▶ **WRITTEN EXERCISE**: Copy out all lines in the data below containing the string "mesh".

▶ **DATA**:
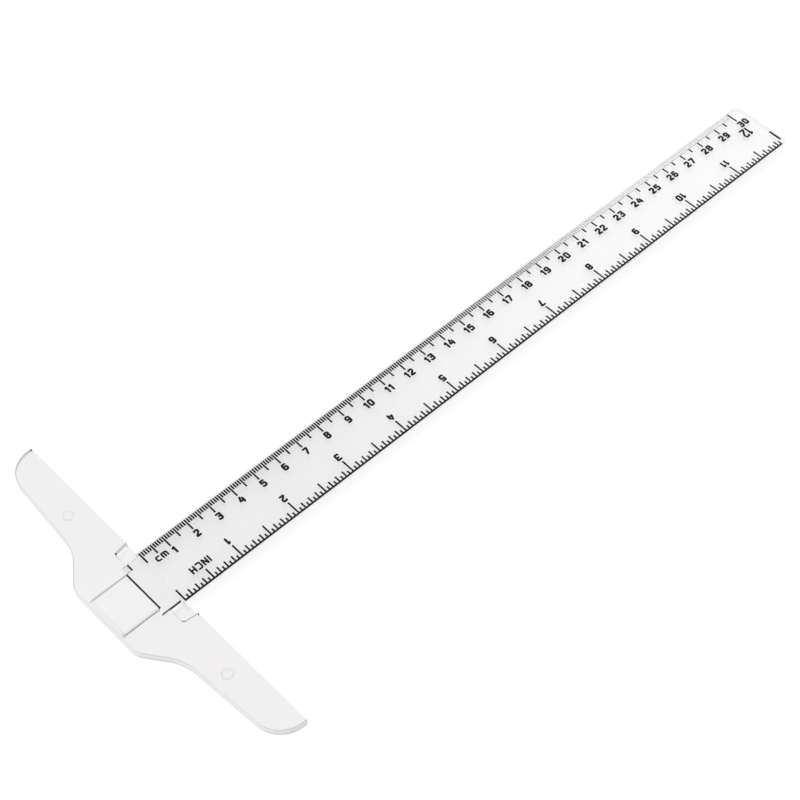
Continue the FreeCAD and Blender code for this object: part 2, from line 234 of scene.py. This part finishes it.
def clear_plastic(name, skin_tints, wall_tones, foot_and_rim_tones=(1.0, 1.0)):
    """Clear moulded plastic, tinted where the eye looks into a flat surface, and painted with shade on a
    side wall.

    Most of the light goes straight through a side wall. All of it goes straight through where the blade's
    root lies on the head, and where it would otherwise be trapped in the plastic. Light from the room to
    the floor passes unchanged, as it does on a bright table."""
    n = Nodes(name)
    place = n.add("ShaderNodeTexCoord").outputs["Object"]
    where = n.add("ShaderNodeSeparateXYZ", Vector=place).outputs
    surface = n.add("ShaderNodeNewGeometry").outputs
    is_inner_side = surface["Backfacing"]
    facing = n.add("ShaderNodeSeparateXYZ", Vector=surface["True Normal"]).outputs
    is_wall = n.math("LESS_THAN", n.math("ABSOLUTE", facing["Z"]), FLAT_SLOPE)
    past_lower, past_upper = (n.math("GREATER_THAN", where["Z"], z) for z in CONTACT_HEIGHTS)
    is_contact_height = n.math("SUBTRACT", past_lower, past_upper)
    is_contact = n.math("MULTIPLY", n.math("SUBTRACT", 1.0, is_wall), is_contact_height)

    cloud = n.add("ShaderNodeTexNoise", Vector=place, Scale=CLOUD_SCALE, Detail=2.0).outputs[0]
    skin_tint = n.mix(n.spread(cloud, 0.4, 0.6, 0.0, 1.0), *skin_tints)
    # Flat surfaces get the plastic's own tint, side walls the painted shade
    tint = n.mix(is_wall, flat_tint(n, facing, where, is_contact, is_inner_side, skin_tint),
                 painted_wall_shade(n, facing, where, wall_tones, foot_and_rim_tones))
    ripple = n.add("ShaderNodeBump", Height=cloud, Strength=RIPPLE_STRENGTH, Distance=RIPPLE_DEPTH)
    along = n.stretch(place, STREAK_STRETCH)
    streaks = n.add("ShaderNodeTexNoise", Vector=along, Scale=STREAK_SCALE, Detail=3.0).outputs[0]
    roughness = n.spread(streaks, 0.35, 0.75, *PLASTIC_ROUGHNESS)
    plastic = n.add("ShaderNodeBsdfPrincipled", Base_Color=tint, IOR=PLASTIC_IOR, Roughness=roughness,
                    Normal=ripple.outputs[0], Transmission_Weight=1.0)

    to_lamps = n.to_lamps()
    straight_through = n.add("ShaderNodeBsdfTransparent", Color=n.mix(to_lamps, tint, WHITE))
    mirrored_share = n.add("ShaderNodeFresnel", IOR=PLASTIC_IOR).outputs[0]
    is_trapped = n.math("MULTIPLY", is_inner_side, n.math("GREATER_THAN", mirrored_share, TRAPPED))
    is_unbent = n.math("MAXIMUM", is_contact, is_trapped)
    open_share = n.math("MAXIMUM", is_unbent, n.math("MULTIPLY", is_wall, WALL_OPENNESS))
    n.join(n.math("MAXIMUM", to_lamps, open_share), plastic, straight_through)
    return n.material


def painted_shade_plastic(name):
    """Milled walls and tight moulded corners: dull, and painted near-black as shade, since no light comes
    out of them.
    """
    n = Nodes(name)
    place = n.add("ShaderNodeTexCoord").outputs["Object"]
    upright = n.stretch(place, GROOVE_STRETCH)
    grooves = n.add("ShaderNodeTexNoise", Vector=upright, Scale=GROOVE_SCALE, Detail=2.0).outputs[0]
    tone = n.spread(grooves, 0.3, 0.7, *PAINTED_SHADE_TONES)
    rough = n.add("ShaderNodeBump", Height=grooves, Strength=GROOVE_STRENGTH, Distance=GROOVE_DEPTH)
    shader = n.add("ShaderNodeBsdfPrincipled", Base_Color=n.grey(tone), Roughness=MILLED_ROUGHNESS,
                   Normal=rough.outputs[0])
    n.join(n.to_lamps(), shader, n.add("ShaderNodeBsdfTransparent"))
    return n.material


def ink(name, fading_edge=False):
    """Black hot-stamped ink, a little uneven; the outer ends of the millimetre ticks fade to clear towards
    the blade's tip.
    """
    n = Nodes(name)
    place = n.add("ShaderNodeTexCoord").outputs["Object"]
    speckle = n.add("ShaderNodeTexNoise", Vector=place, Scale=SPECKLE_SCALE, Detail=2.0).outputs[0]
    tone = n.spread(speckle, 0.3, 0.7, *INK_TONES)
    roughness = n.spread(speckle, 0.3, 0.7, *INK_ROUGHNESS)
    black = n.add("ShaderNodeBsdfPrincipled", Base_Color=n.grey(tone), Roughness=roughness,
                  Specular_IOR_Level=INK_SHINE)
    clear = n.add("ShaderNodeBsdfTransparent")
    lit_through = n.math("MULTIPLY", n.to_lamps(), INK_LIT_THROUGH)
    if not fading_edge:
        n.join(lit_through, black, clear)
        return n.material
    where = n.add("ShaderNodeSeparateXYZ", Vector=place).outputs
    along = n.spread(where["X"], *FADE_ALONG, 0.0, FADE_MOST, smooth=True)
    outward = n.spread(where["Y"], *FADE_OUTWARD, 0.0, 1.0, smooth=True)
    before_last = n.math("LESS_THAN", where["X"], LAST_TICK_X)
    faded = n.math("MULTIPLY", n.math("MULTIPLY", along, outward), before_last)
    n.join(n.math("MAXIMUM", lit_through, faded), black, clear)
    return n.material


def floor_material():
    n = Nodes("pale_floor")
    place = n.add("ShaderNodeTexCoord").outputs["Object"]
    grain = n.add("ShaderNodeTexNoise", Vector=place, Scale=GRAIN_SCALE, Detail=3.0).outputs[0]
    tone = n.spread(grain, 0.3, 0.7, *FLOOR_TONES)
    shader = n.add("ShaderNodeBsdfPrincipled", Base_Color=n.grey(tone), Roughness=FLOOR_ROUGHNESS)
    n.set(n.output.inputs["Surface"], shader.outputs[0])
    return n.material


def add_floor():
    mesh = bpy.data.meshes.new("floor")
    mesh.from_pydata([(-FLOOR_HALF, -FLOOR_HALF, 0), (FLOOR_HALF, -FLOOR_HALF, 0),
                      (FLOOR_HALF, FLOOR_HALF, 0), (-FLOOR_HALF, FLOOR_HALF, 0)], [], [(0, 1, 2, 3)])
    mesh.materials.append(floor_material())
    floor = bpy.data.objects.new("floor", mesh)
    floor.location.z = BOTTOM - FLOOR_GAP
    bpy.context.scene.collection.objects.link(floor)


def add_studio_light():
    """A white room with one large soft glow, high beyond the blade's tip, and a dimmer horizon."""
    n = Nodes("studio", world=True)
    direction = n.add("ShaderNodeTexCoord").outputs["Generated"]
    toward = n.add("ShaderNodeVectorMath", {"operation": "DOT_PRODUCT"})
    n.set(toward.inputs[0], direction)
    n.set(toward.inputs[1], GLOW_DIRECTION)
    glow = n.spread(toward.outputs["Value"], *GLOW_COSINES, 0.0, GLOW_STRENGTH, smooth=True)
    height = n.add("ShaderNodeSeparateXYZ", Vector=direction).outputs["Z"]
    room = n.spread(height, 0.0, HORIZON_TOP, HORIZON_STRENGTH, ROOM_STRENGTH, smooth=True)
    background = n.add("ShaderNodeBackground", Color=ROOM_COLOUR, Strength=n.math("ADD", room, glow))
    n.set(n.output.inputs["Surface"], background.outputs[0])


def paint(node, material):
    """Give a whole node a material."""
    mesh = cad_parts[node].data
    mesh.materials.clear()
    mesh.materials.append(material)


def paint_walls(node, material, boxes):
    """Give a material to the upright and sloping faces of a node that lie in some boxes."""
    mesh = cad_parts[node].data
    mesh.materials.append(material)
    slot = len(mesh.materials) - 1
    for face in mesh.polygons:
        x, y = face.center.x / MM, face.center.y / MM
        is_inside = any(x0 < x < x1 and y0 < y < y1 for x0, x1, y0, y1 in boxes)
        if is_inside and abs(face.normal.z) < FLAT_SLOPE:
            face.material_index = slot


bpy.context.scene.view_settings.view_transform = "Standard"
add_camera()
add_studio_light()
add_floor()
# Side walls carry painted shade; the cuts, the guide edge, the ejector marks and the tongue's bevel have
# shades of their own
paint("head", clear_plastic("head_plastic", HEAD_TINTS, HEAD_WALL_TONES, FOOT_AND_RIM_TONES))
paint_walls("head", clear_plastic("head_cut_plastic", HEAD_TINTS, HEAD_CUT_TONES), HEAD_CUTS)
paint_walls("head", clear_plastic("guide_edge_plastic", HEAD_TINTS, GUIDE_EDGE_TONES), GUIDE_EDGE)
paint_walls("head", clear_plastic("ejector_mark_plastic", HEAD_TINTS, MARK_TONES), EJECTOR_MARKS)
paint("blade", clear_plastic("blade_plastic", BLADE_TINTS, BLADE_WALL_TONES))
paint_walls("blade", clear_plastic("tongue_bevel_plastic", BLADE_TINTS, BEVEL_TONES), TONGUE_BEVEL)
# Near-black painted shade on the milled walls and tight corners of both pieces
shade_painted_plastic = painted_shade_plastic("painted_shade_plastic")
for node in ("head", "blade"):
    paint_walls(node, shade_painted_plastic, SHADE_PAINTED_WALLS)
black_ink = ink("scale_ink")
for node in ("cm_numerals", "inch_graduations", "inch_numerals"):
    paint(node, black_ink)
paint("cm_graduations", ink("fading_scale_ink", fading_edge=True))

▶ **OUTPUT FOR THIS EXERCISE**:
    mesh = bpy.data.meshes.new("floor")
    mesh.from_pydata([(-FLOOR_HALF, -FLOOR_HALF, 0), (FLOOR_HALF, -FLOOR_HALF, 0),
    mesh.materials.append(floor_material())
    floor = bpy.data.objects.new("floor", mesh)
    mesh = cad_parts[node].data
    mesh.materials.clear()
    mesh.materials.append(material)
    mesh = cad_parts[node].data
    mesh.materials.append(material)
    slot = len(mesh.materials) - 1
    for face in mesh.polygons:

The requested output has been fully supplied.